Wednesday, June 17, 2009

XLRI alumni connect with artisans

XLRI Alumni Connect with Artisans: Art work centre begins in Khash Mahal, bamboo and handloom products on sale via exhibits, online

Jamshedpur, June 16 (The Telegraph): At a time when most MBAs are trying to secure jobs, these youths have come forward to help young rural artisans of the city.

Parichay, the first social venture of XLRI, which was launched last October, has now started a handloom craft centre in Khashmahal, Parsudih. Employing 12 artisans, all between 25 and 30 years, the project aims at distribute their creations to interior designers and also exhibit them for direct sale.

“We started on June 1 with bamboo products but now we will expand our activities. We want to trade in tribal craft that has good utilisation value. Though the art is demanding, we want to cut across stereotypes,” said Vikas Sharma (Class of 2009), one of the founders of Parichay. Sharma also works at Corporate Sustainability Services, Tata Steel.

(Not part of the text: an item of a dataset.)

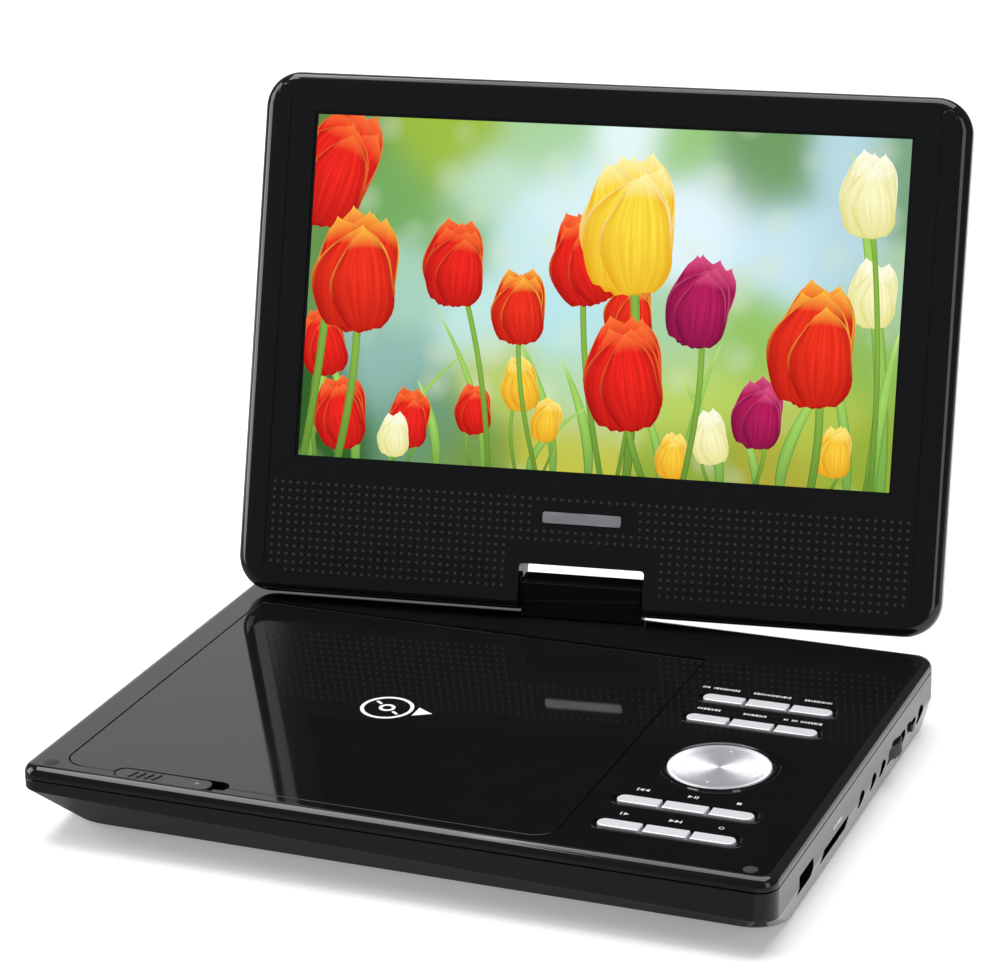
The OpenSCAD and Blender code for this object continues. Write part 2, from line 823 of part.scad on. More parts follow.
module speakers() {
    color([0.2, 0.2, 0.2])
    lid_place()
        for (x = [-75, 75]) translate([x, face + 1.4, 16]) rotate([-90, 0, 0]) {
            cylinder(r = 13.5, h = 3);
            translate([0, 0, 3]) cylinder(r = 7.5, h = 4.5);
        }
}

module nameplate() {
    color([0.75, 0.75, 0.76])
    lid_place() translate([-14.2, face - 0.25, 22.4]) cube([26.6, 0.25, 4.6]);
}

module lid_screws() {
    color([0.25, 0.25, 0.26])
    lid_place()
        for (p = lid_screw_at) translate([p[0], 0, p[1]]) rotate([-90, 0, 0]) {
            translate([0, 0, lid_t / 2 - 1]) difference() {
                cylinder(r = 2.2, h = 0.9);
                for (a = [0, 90]) rotate([0, 0, a]) translate([-1.2, -0.25, 0.45]) cube([2.4, 0.5, 1]);
            }
            translate([0, 0, -1]) cylinder(r = 1.2, h = lid_t / 2);
        }
}

module lid_corner_plugs() {
    color([0.12, 0.12, 0.12])
    lid_place()
        for (x = [-1, 1]) translate([x * 110.3, face + 0.5, 160.6])
            rotate([90, 0, 0]) cylinder(r = 2.5, h = 0.5);
}

// ---------- one line per node ----------

base_bottom();
base_top();
disc_well();
battery_cover();
battery_pack();
main_board();
keypad_board();
keypad_membrane();
usb_socket();
card_socket();
phone_jacks();
dc_jack();
power_switch();
switch_knob();
volume_control();
volume_wheel();
rubber_feet();
base_screws();
deck_bumpers();
nav_ring();
nav_stem();
nav_disc();
button(0, 0);  // option_button_1
button(0, 1);  // option_button_2
button(0, 2);  // option_button_3
button(1, 0);  // menu_button_1
button(1, 1);  // menu_button_2
button(1, 2);  // menu_button_3
button(2, 0);  // play_button_1
button(2, 1);  // play_button_2
button(2, 2);  // play_button_3
button(3, 0);  // skip_button_1
button(3, 1);  // skip_button_2
button(3, 2);  // skip_button_3
disc_door();
door_hinge_pins();
door_spring();
release_slider();
traverse_chassis();
dampers();
guide_rods();
spindle_motor();
turntable_hub();
optical_pickup();
sled_motor();
lead_screw();
swivel_bearing();
swivel_shaft();
swivel_nut();
hinge_block();
tilt_pins();
lid_hinge_brackets();
lid_bezel();
lid_back();
lcd_panel();
screen_glass();
speakers();
nameplate();
lid_screws();
lid_corner_plugs();
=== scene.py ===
"""Portable disc player with a swivelling screen: shells, keys, sockets, drive, picture, light and camera."""

import logging
import math
import random
from dataclasses import dataclass
from enum import Enum
from functools import partial
from typing import Callable, Iterable, Optional, Sequence

import bmesh
import bpy
from mathutils import Matrix, Vector


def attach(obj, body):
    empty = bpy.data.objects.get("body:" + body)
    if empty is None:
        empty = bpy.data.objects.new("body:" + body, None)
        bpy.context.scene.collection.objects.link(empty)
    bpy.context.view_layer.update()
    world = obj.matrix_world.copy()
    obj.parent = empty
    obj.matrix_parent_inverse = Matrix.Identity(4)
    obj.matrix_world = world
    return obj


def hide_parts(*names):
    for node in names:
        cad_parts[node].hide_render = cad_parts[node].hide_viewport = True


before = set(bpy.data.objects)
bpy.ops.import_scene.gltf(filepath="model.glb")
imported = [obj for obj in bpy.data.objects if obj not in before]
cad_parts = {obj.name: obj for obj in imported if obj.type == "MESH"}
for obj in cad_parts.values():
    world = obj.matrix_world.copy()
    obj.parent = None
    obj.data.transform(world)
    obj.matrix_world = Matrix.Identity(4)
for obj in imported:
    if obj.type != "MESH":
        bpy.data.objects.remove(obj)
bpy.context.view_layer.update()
LOG = logging.getLogger("player")
MM = 0.001
DECK = 25.0
HINGE_Y = 81.0
HINGE_Z = 32.5
LID_TURN = 7.9
LID_LEAN = 19.5
SHARP = 32.0

Colour = tuple[float, float, float]
Place = tuple[float, float, float]
Pair = tuple[float, float]
Socket = bpy.types.NodeSocket
BMesh = bmesh.types.BMesh
EdgeTest = Callable[[bmesh.types.BMEdge], bool]
SheetShape = Callable[[float, float], Pair]


# ---------------------------------------------------------------- finishes


class Graph:
    """A short way to lay out shader nodes in a tree."""

    def __init__(self, tree: bpy.types.NodeTree) -> None:
        """Keeps the tree.

        Args:
            tree: A material's or a group's node tree.
        """
        self.tree = tree

    def add(self, kind: str, **sets: object) -> bpy.types.Node:
        """Adds a node and sets its properties.

        Args:
            kind: Node type name without its ShaderNode prefix.
            **sets: Property names and values.

        Returns:
            The new node.
        """
        node = self.tree.nodes.new("ShaderNode" + kind)
        for name, value in sets.items():
            setattr(node, name, value)
        return node

    def feed(self, slot: Socket, value: object) -> None:
        """Gives an input a link or a value of its own.

        Args:
            slot: The input.
            value: A socket to link, or the plain value.
        """
        if isinstance(value, Socket):
            self.tree.links.new(value, slot)
        else:
            slot.default_value = value

    def put(self, node: bpy.types.Node, **values: object) -> bpy.types.Node:
        """Fills a node's inputs with plain values or links.

        Args:
            node: The node to fill.
            **values: Input names, with _ for a space, and a value or a socket.

        Returns:
            The same node.
        """
        for name, value in values.items():
            self.feed(node.inputs[name.replace("_", " ")], value)
        return node

    def math(self, kind: str, a: object, b: object = 0.0, c: object = 0.0) -> Socket:
        """Adds a Math node.

        Args:
            kind: The operation.
            a: First number or socket.
            b: Second number or socket.
            c: Third number or socket.

        Returns:
            The result.
        """
        node = self.add("Math", operation=kind)
        for slot, value in zip(node.inputs, (a, b, c)):
            self.feed(slot, value)
        return node.outputs[0]

    def mix(self, factor: object, a: object, b: object) -> Socket:
        """Mixes two colours.

        Args:
            factor: Share of the second colour.
            a: First colour or socket.
            b: Second colour or socket.

        Returns:
            The mixed colour.
        """
        node = self.add("Mix", data_type="RGBA")
        for slot, value in zip((node.inputs[0], node.inputs[6], node.inputs[7]), (factor, a, b)):
            self.feed(slot, (*value, 1.0) if isinstance(value, tuple) else value)
        return node.outputs[2]

    def blend(self, factor: Socket, first: bpy.types.Node, second: bpy.types.Node, end: bpy.types.Node) -> None:
        """Mixes two shaders and leads them to the output.

        Args:
            factor: Share of the second shader.
            first: First shader.
            second: Second shader.
            end: The output node.
        """
        mixer = self.add("MixShader")
        for slot, value in zip(mixer.inputs, (factor, first.outputs[0], second.outputs[0])):
            self.feed(slot, value)
        self.feed(end.inputs[0], mixer.outputs[0])

    def band(self, value: Socket, low: float, high: float, to: float = 0.0, end: float = 1.0) -> Socket:
        """Maps a range of a value onto another, clamped.

        Args:
            value: The value to map.
            low: Start of the range.
            high: End of the range.
            to: Result at the start.
            end: Result at the end.

        Returns:
            The mapped value.
        """
        node = self.add("MapRange")
        return self.put(node, Value=value, From_Min=low, From_Max=high, To_Min=to, To_Max=end).outputs[0]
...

Besides bamboo and handloom, terracotta, dokra, stone carving and tribal paintings are being looked at. The objective is to create a fusion of various forms of tribal arts, which will have good utilisation value. Only then can they ensure sales.

At present, their product range includes corporate gift items like conference bags, pen stands and visiting card holders. Other items include candle-stands, salt and pepper shakers, trays, kids’ chair, lamps and gift boxes — all priced between Rs 90 and 1500.

The project is funded partly by the students, a three-member team and partly by the Social Entrepreneurship Trust at XLRI. Samekit Jan Vikas Kendra is also working with the core team. All the 12 artisans are directly employed with Parichay and are paid between Rs 2,000 and 3,000 per month depending upon the number of days they work.

Since October last year, Parichay has recorded a turnover of Rs 1.2 lakh. Besides advertising its products on its website, where one can shop online too, it has plans to exhibit its products at various national and international exhibitions. The team is also looking at possible tie-ups with organisations like All India Craft Association. It is also associating with two designers from International Institute of Fashion Designing, New Delhi, to conduct a workshop for the tribals at Khashmahal Mahal.

“The idea is to market our products across various outlets of the country. Apart from designers, who are professionally involved, I am taking the help of all the XLRI alumni,” said Sharma.

Plans are already chalked out for the future. After creating employment opportunities, the centre plans to create housing facilities for the families and even pay them more than the government norms of Rs 100 per day. The whole idea is to make villagers self-sustainable and make them understand the value of art and quality products.

“The progress has been great within a year. I think with proper dedication, Parichay will develop,” said Madhukar Shukla, chairperson of the Social Entrepreneurship Trust of XLRI.